PROBLEM REQUIREMENTS
Copy out all of the material exactly.

GIVEN RECORDS
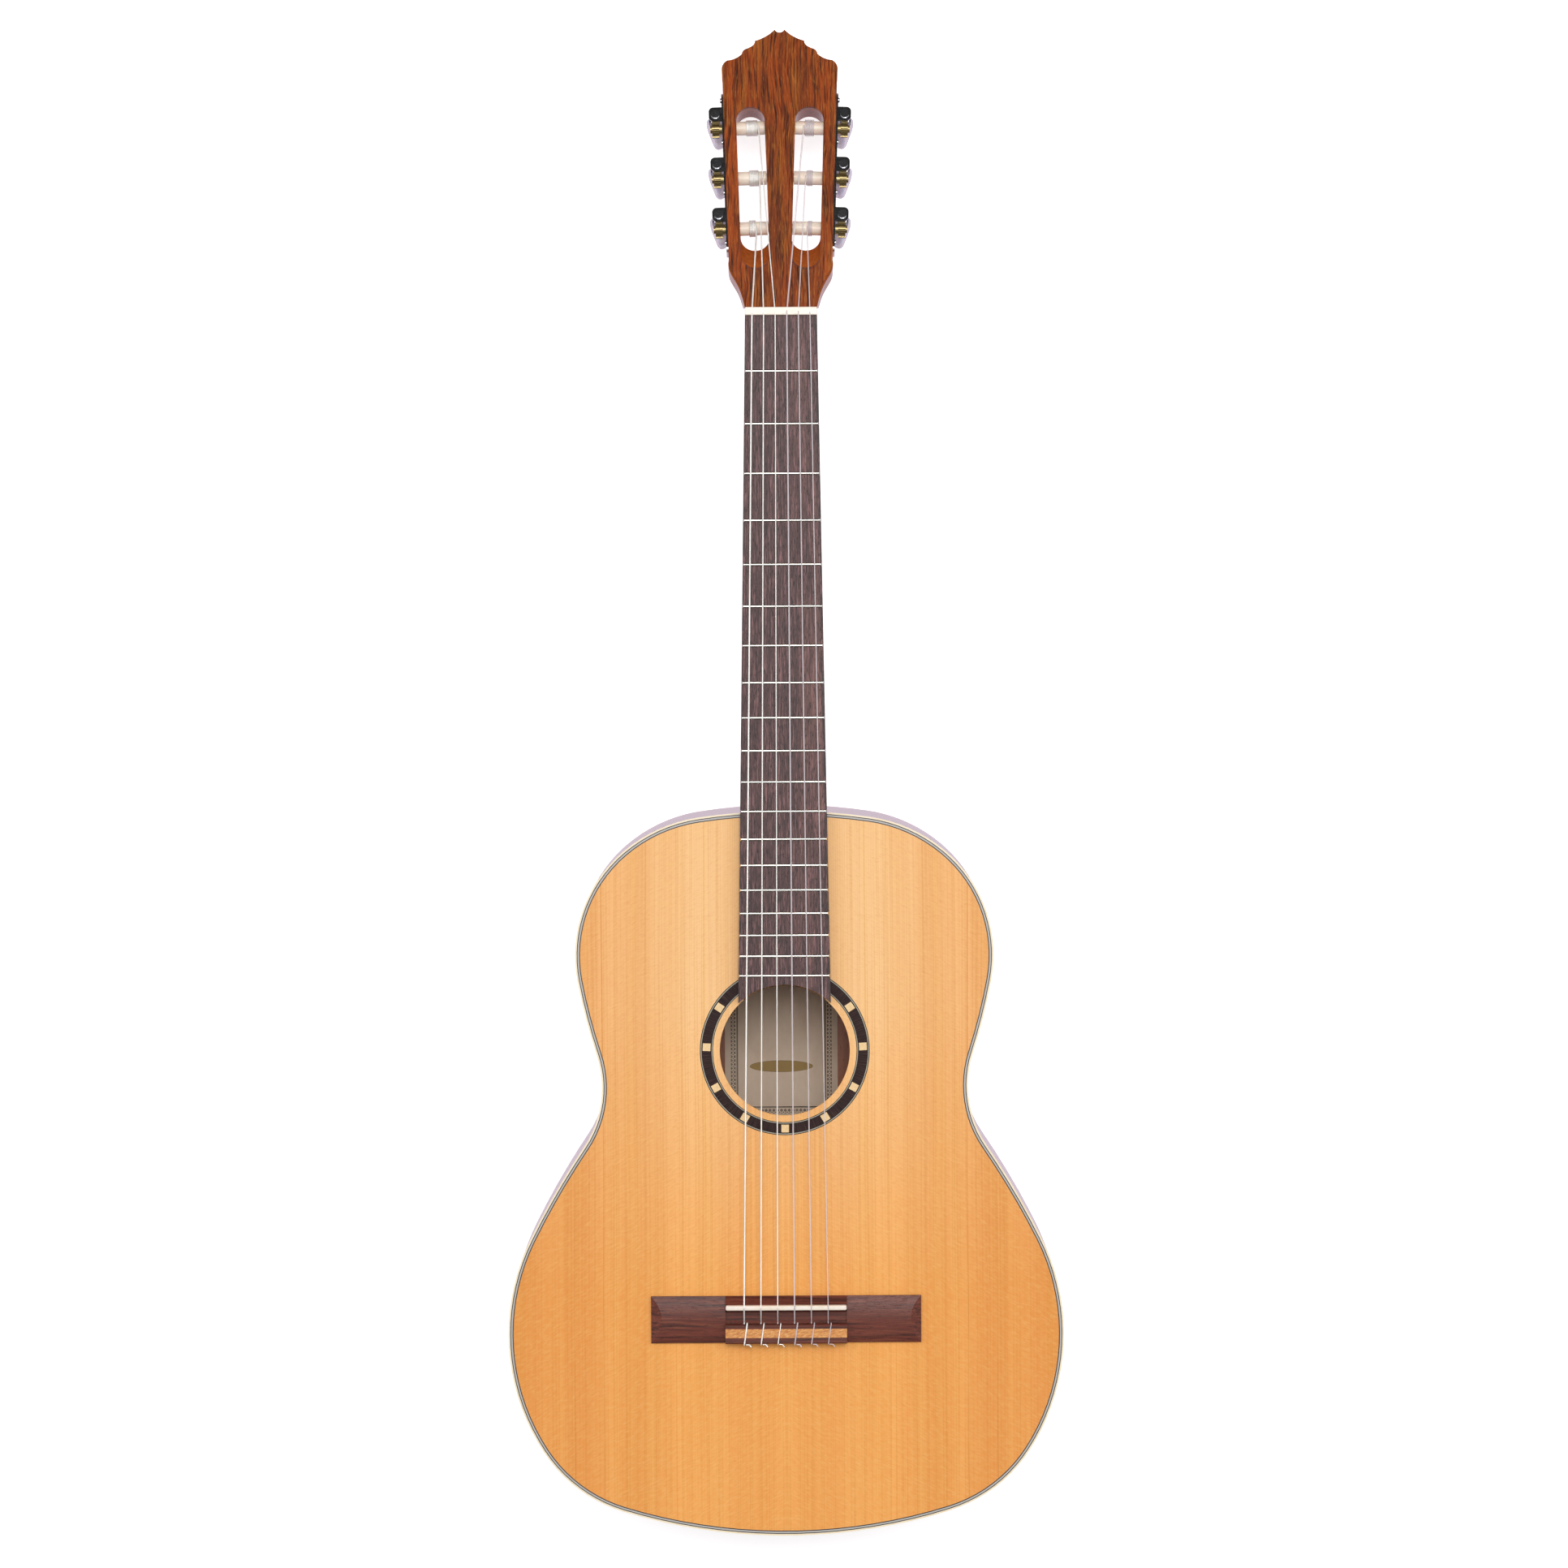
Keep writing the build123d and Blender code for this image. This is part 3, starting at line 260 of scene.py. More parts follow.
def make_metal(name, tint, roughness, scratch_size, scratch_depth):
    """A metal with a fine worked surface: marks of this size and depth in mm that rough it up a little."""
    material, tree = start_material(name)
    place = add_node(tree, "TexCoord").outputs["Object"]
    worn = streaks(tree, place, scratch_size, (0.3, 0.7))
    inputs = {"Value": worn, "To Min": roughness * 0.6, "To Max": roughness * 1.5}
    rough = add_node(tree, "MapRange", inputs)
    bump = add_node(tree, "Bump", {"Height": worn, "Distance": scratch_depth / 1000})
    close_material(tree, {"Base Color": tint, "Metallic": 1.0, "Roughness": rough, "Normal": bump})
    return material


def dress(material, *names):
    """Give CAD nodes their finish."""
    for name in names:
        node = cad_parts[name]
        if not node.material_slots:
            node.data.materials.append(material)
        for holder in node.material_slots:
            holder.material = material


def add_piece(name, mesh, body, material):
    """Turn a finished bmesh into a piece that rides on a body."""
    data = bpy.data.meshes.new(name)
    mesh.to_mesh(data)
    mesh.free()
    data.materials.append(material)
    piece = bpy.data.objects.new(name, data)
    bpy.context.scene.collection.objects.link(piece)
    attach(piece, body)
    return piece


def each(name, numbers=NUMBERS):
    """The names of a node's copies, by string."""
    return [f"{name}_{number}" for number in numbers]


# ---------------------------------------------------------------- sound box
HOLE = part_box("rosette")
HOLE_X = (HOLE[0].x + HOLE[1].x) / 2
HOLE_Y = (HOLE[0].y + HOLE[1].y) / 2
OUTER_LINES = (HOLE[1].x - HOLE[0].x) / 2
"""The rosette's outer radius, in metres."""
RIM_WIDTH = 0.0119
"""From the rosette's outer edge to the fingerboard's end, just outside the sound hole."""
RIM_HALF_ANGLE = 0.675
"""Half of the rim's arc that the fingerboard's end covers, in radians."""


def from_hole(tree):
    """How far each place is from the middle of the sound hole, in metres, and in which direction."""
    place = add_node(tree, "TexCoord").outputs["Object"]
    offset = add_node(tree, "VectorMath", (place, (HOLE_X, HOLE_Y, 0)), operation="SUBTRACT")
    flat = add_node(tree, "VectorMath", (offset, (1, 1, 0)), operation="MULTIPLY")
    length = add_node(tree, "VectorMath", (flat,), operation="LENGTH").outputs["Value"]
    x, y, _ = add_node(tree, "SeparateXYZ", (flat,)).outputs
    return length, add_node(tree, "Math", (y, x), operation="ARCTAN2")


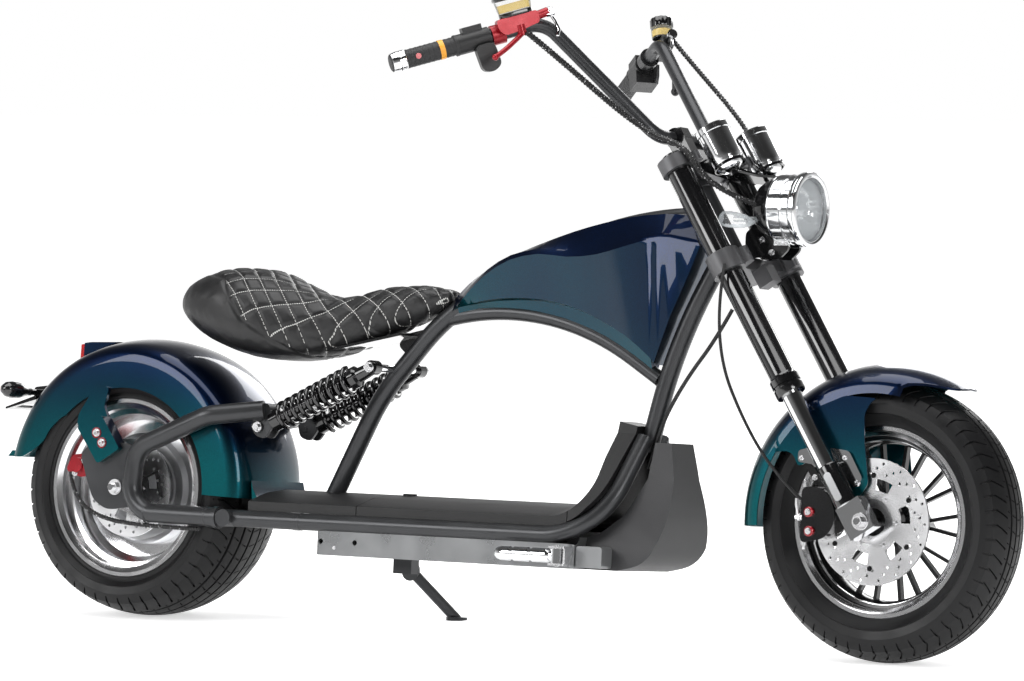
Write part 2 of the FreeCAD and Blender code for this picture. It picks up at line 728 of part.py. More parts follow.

RESPONSE TO THIS TASK
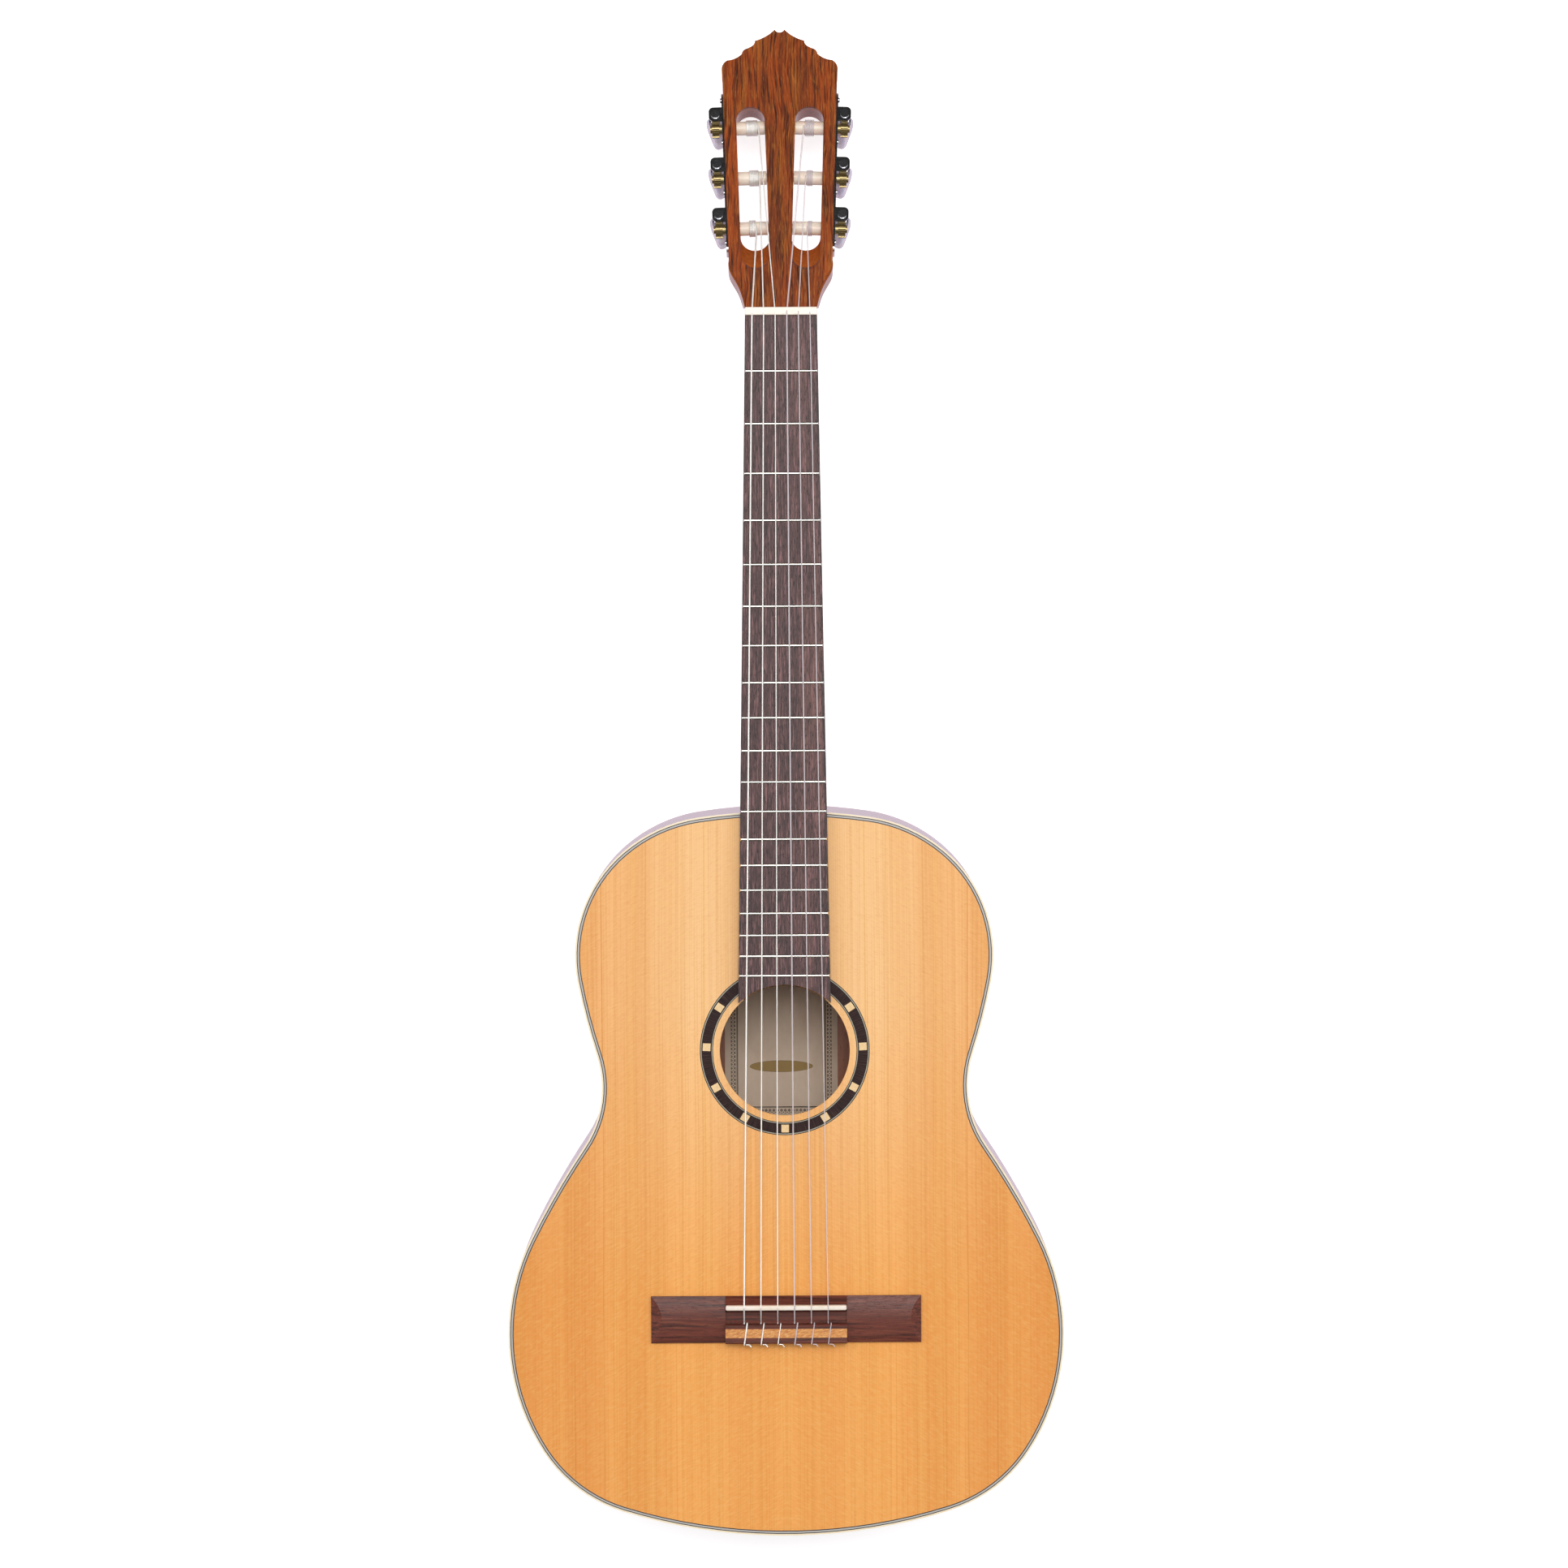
Keep writing the build123d and Blender code for this image. This is part 3, starting at line 260 of scene.py. More parts follow.
def make_metal(name, tint, roughness, scratch_size, scratch_depth):
    """A metal with a fine worked surface: marks of this size and depth in mm that rough it up a little."""
    material, tree = start_material(name)
    place = add_node(tree, "TexCoord").outputs["Object"]
    worn = streaks(tree, place, scratch_size, (0.3, 0.7))
    inputs = {"Value": worn, "To Min": roughness * 0.6, "To Max": roughness * 1.5}
    rough = add_node(tree, "MapRange", inputs)
    bump = add_node(tree, "Bump", {"Height": worn, "Distance": scratch_depth / 1000})
    close_material(tree, {"Base Color": tint, "Metallic": 1.0, "Roughness": rough, "Normal": bump})
    return material


def dress(material, *names):
    """Give CAD nodes their finish."""
    for name in names:
        node = cad_parts[name]
        if not node.material_slots:
            node.data.materials.append(material)
        for holder in node.material_slots:
            holder.material = material


def add_piece(name, mesh, body, material):
    """Turn a finished bmesh into a piece that rides on a body."""
    data = bpy.data.meshes.new(name)
    mesh.to_mesh(data)
    mesh.free()
    data.materials.append(material)
    piece = bpy.data.objects.new(name, data)
    bpy.context.scene.collection.objects.link(piece)
    attach(piece, body)
    return piece


def each(name, numbers=NUMBERS):
    """The names of a node's copies, by string."""
    return [f"{name}_{number}" for number in numbers]


# ---------------------------------------------------------------- sound box
HOLE = part_box("rosette")
HOLE_X = (HOLE[0].x + HOLE[1].x) / 2
HOLE_Y = (HOLE[0].y + HOLE[1].y) / 2
OUTER_LINES = (HOLE[1].x - HOLE[0].x) / 2
"""The rosette's outer radius, in metres."""
RIM_WIDTH = 0.0119
"""From the rosette's outer edge to the fingerboard's end, just outside the sound hole."""
RIM_HALF_ANGLE = 0.675
"""Half of the rim's arc that the fingerboard's end covers, in radians."""


def from_hole(tree):
    """How far each place is from the middle of the sound hole, in metres, and in which direction."""
    place = add_node(tree, "TexCoord").outputs["Object"]
    offset = add_node(tree, "VectorMath", (place, (HOLE_X, HOLE_Y, 0)), operation="SUBTRACT")
    flat = add_node(tree, "VectorMath", (offset, (1, 1, 0)), operation="MULTIPLY")
    length = add_node(tree, "VectorMath", (flat,), operation="LENGTH").outputs["Value"]
    x, y, _ = add_node(tree, "SeparateXYZ", (flat,)).outputs
    return length, add_node(tree, "Math", (y, x), operation="ARCTAN2")


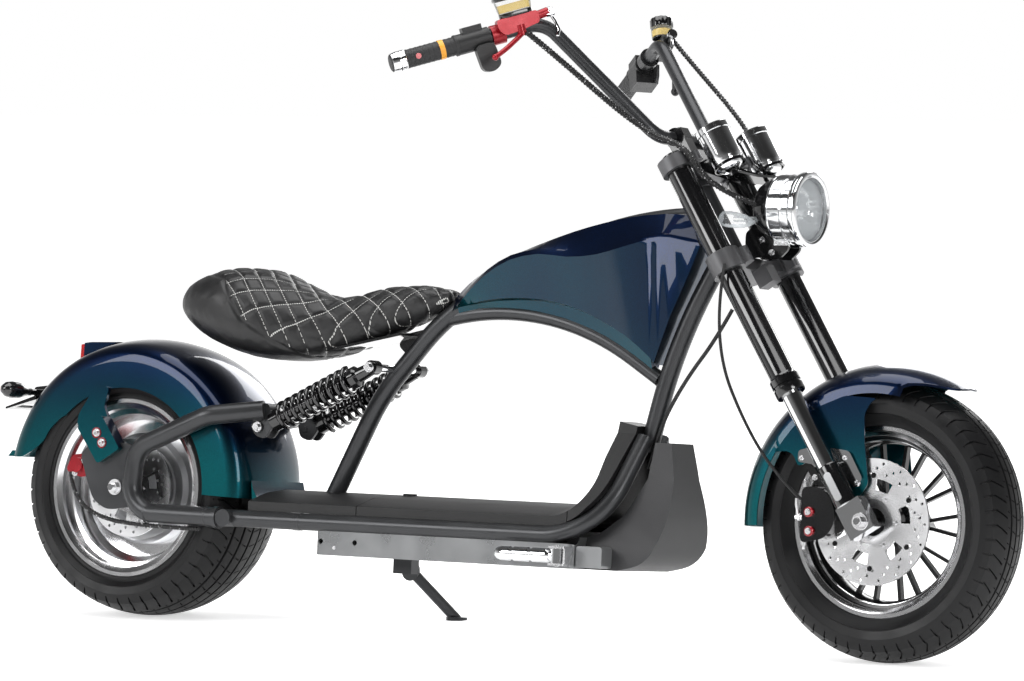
Write part 2 of the FreeCAD and Blender code for this picture. It picks up at line 728 of part.py. More parts follow.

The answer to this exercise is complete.